Significance of FcγRIIIa-V158F Polymorphism—Letter

Cartron and colleagues in their commentary (CCR Translations) present an informative discussion of several putative host and tumor factors that may explain the conflicting reports of correlation between FcγRIIIa-V158F polymorphism and response to rituximab and other mAbs (1). To their list of possible variables influencing the outcome of mAb therapy, I would like to add the extensive genetic polymorphism in the Fc region of IgG. Most presentations on this topic have treated the constant region of human IgG as if it were naturally monomorphic. The constant region of IgG heavy chains is highly polymorphic with at least 18 testable specificities, γ marker (GM) allotypes, segregating at differing frequencies in different population groups (2).
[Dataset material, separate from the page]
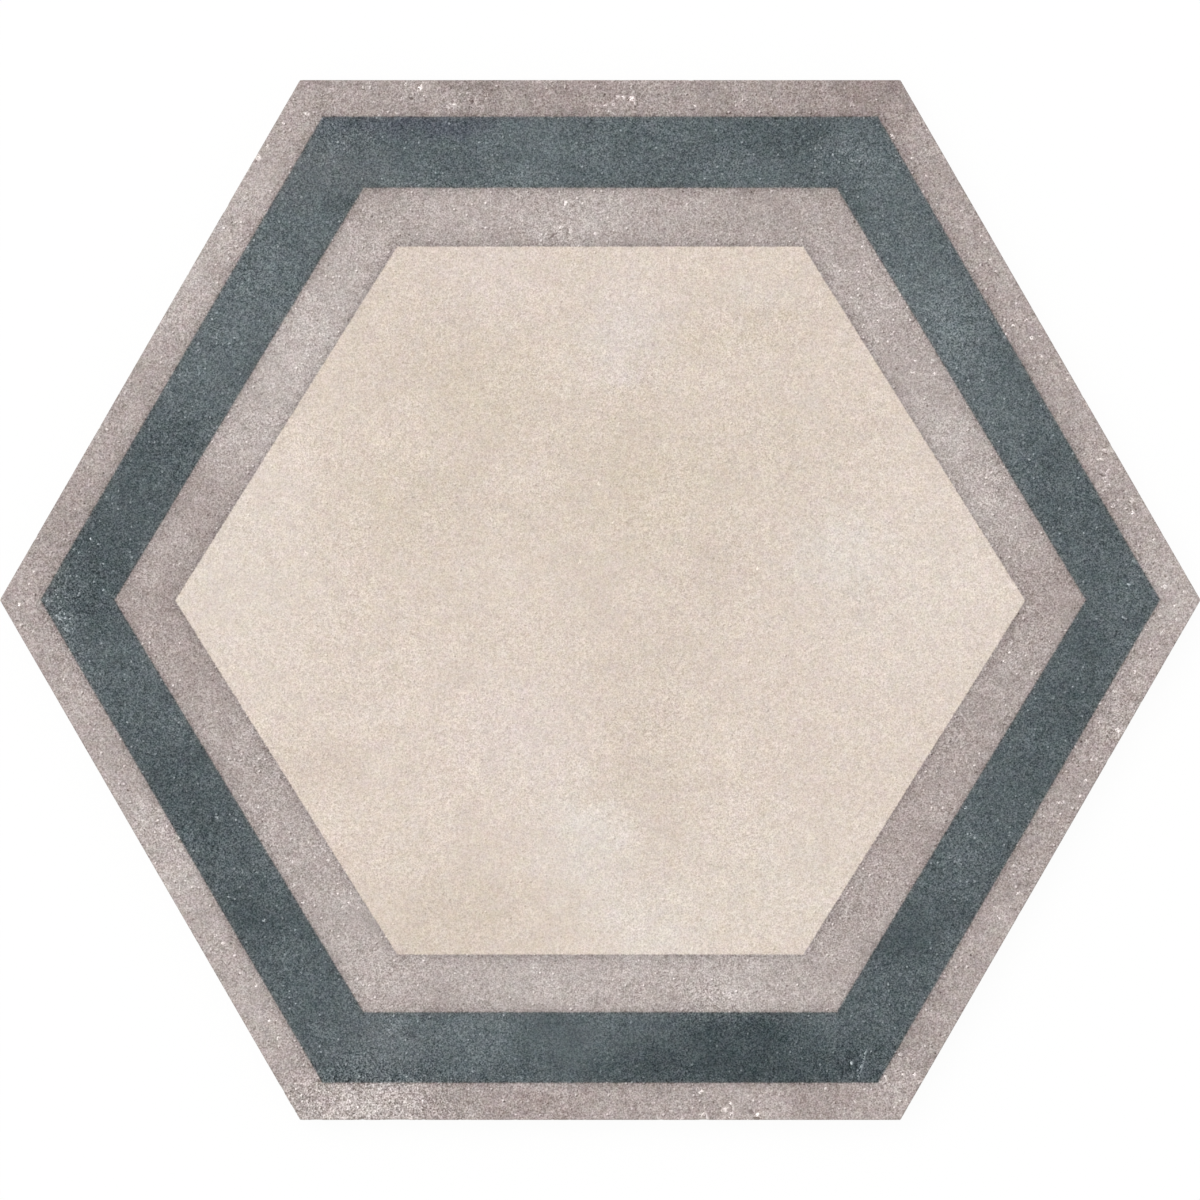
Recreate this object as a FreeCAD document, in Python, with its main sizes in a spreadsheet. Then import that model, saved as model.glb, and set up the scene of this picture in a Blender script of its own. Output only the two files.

There are several mechanisms through which GM polymorphisms could contribute to the efficacy of mAbs. For instance, mAbs expressing different GM allotypes in the Fc region bind differentially to the neonatal Fc receptor (FcRn), thereby influencing the half-lives of infused mAbs (3). An mAb expressing the GM 1,3 haplotype has higher affinity to FcRn, and is transcytosed better, than the commercial mAbs expressing other allotypic combinations, including rituximab, which expresses GM 1,17 allotypes (3). Antibodies to GM allotypes could also contribute to the de novo and acquired resistance to mAb therapy. Most GM determinants are highly immunogenic. Thus, anti-allotype antibodies, generated through infusion of mAbs, allotype-incompatible blood transfusion, or preexisting because of maternal-fetal incompatibility, could reduce the effectiveness of infused mAbs. Through their epistatic interactions with the FcγRIIIa alleles expressed on natural killer cells, GM allotypes have been shown to contribute to the magnitude of antibody-dependent cellular cytotoxicity (ADCC), a leading mechanism underlying the clinical efficacy of mAb therapy (4, 5).

There is another factor that could contribute to the inconsistent correlation between FcγRIIa-V158F polymorphism and the efficacy of mAb therapy. In addition to killing the tumor cells by engaging the Fc-mediated effector mechanisms, infused mAb “immunizes” the patients via the antigen-processing/presenting pathway and thus augments the endogenous antibody responses to the tumor antigen complexed with the mAb. These endogenous antibodies will express the patient's Fc (GM) genotype, whose affinity to the FcγR alleles might be different from that of the infused mAb, resulting in differences in the magnitude of ADCC and in the efficacy of mAb therapy.

These mechanisms suggest that in the construction of mAbs and in the evaluation of their clinical efficacy, natural genetic variability in both FcγR and Fc (GM) should be taken into consideration.